→ Problem requirements
Repeat the material exactly as it appears.
— START —
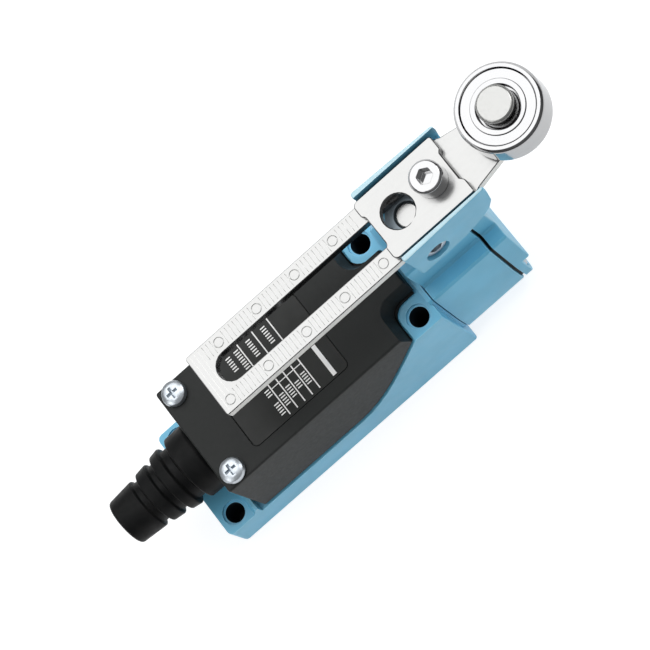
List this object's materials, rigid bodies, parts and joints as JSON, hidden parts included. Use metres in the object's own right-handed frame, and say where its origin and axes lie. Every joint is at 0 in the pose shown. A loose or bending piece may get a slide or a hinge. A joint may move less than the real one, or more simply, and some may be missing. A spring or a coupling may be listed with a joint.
{
  "type": "limit switch",
  "caption": "Small die-cast limit switch with a spring-return shaft, an adjustable slotted roller lever and a rubber cable boot.",
  "frame": {"origin": "middle of the four mounting holes, on the flat mounting face at the back of the housing", "axes": "+Z out of the front along the operating shaft, +Y along the body towards the roller, +X to the right seen from the front"},
  "size_m": [0.027, 0.1241, 0.0563],
  "materials": {
    "blue_paint": "satin light blue paint on die-cast zinc",
    "black_plastic": "fine-grained black moulding",
    "black_rubber": "satin black rubber",
    "plated_steel": "bright nickel-plated steel",
    "chrome": "polished hard chrome",
    "zinc_screw": "blue-white zinc plate",
    "bronze": "sintered bronze",
    "brass": "stamped brass",
    "phenolic": "moulded phenolic",
    "cream_plastic": "matte acetal",
    "label_film": "printed black film",
    "spring_steel": "bright spring wire"
  },
  "bodies": {
    "housing": {"housing": "blue_paint", "front_cover": "black_plastic", "cover_gasket": "black_rubber", "rating_plate": "label_film", "cover_screw_left": "zinc_screw", "cover_screw_right": "zinc_screw", "head_screw_left": "zinc_screw", "head_screw_right": "zinc_screw", "unit_screw_left": "zinc_screw", "unit_screw_right": "zinc_screw", "cable_boot": "black_rubber", "head_block": "blue_paint", "head_cap": "blue_paint", "head_gasket": "black_rubber", "plunger_guide": "bronze", "shaft_bush": "bronze", "shaft_seal": "black_rubber", "switch_base": "phenolic", "closed_terminal_left": "brass", "closed_terminal_right": "brass", "open_terminal_left": "brass", "open_terminal_right": "brass", "closed_terminal_screw_left": "zinc_screw", "closed_terminal_screw_right": "zinc_screw", "open_terminal_screw_left": "zinc_screw", "open_terminal_screw_right": "zinc_screw", "return_spring": "spring_steel"},
    "plunger": {"plunger": "plated_steel", "spring_seat": "zinc_screw", "contact_carrier": "cream_plastic", "moving_contact": "brass", "contact_spring": "spring_steel"},
    "lever": {"operating_shaft": "plated_steel", "shaft_retaining_ring": "spring_steel", "cam": "plated_steel", "lever_holder": "blue_paint", "holder_grip_screw": "plated_steel", "clamp_plate": "plated_steel", "arm_clamp_screw": "plated_steel"},
    "arm": {"lever_arm": "plated_steel", "roller_pin": "plated_steel", "roller_washer": "plated_steel"},
    "roller": {"roller": "chrome", "roller_bush": "chrome"}
  },
  "joints": [
    {"name": "lever_swing", "type": "hinge", "parent": "housing", "child": "lever", "pos_m": [0, 0.0419, 0.0429], "axis": [0, 0, 1], "range_deg": [-50, 50], "stiffness_Nm_per_rad": 0.12},
    {"name": "arm_adjust", "type": "slide", "parent": "lever", "child": "arm", "axis": [0, 1, 0], "range_m": [0, 0.05]},
    {"name": "roller_spin", "type": "hinge", "parent": "arm", "child": "roller", "pos_m": [0, 0.0695, 0.0505], "axis": [0, 0, 1], "continuous": true},
    {"name": "plunger_travel", "type": "slide", "parent": "housing", "child": "plunger", "axis": [0, -1, 0], "range_m": [0, 0.0015], "stiffness_N_per_m": 400}
  ]
}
— END —
→ Finished answer
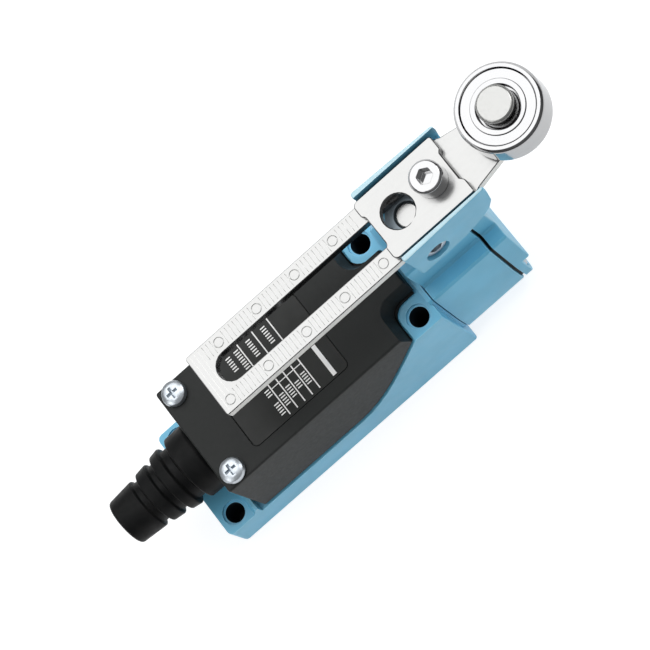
List this object's materials, rigid bodies, parts and joints as JSON, hidden parts included. Use metres in the object's own right-handed frame, and say where its origin and axes lie. Every joint is at 0 in the pose shown. A loose or bending piece may get a slide or a hinge. A joint may move less than the real one, or more simply, and some may be missing. A spring or a coupling may be listed with a joint.
{
  "type": "limit switch",
  "caption": "Small die-cast limit switch with a spring-return shaft, an adjustable slotted roller lever and a rubber cable boot.",
  "frame": {"origin": "middle of the four mounting holes, on the flat mounting face at the back of the housing", "axes": "+Z out of the front along the operating shaft, +Y along the body towards the roller, +X to the right seen from the front"},
  "size_m": [0.027, 0.1241, 0.0563],
  "materials": {
    "blue_paint": "satin light blue paint on die-cast zinc",
    "black_plastic": "fine-grained black moulding",
    "black_rubber": "satin black rubber",
    "plated_steel": "bright nickel-plated steel",
    "chrome": "polished hard chrome",
    "zinc_screw": "blue-white zinc plate",
    "bronze": "sintered bronze",
    "brass": "stamped brass",
    "phenolic": "moulded phenolic",
    "cream_plastic": "matte acetal",
    "label_film": "printed black film",
    "spring_steel": "bright spring wire"
  },
  "bodies": {
    "housing": {"housing": "blue_paint", "front_cover": "black_plastic", "cover_gasket": "black_rubber", "rating_plate": "label_film", "cover_screw_left": "zinc_screw", "cover_screw_right": "zinc_screw", "head_screw_left": "zinc_screw", "head_screw_right": "zinc_screw", "unit_screw_left": "zinc_screw", "unit_screw_right": "zinc_screw", "cable_boot": "black_rubber", "head_block": "blue_paint", "head_cap": "blue_paint", "head_gasket": "black_rubber", "plunger_guide": "bronze", "shaft_bush": "bronze", "shaft_seal": "black_rubber", "switch_base": "phenolic", "closed_terminal_left": "brass", "closed_terminal_right": "brass", "open_terminal_left": "brass", "open_terminal_right": "brass", "closed_terminal_screw_left": "zinc_screw", "closed_terminal_screw_right": "zinc_screw", "open_terminal_screw_left": "zinc_screw", "open_terminal_screw_right": "zinc_screw", "return_spring": "spring_steel"},
    "plunger": {"plunger": "plated_steel", "spring_seat": "zinc_screw", "contact_carrier": "cream_plastic", "moving_contact": "brass", "contact_spring": "spring_steel"},
    "lever": {"operating_shaft": "plated_steel", "shaft_retaining_ring": "spring_steel", "cam": "plated_steel", "lever_holder": "blue_paint", "holder_grip_screw": "plated_steel", "clamp_plate": "plated_steel", "arm_clamp_screw": "plated_steel"},
    "arm": {"lever_arm": "plated_steel", "roller_pin": "plated_steel", "roller_washer": "plated_steel"},
    "roller": {"roller": "chrome", "roller_bush": "chrome"}
  },
  "joints": [
    {"name": "lever_swing", "type": "hinge", "parent": "housing", "child": "lever", "pos_m": [0, 0.0419, 0.0429], "axis": [0, 0, 1], "range_deg": [-50, 50], "stiffness_Nm_per_rad": 0.12},
    {"name": "arm_adjust", "type": "slide", "parent": "lever", "child": "arm", "axis": [0, 1, 0], "range_m": [0, 0.05]},
    {"name": "roller_spin", "type": "hinge", "parent": "arm", "child": "roller", "pos_m": [0, 0.0695, 0.0505], "axis": [0, 0, 1], "continuous": true},
    {"name": "plunger_travel", "type": "slide", "parent": "housing", "child": "plunger", "axis": [0, -1, 0], "range_m": [0, 0.0015], "stiffness_N_per_m": 400}
  ]
}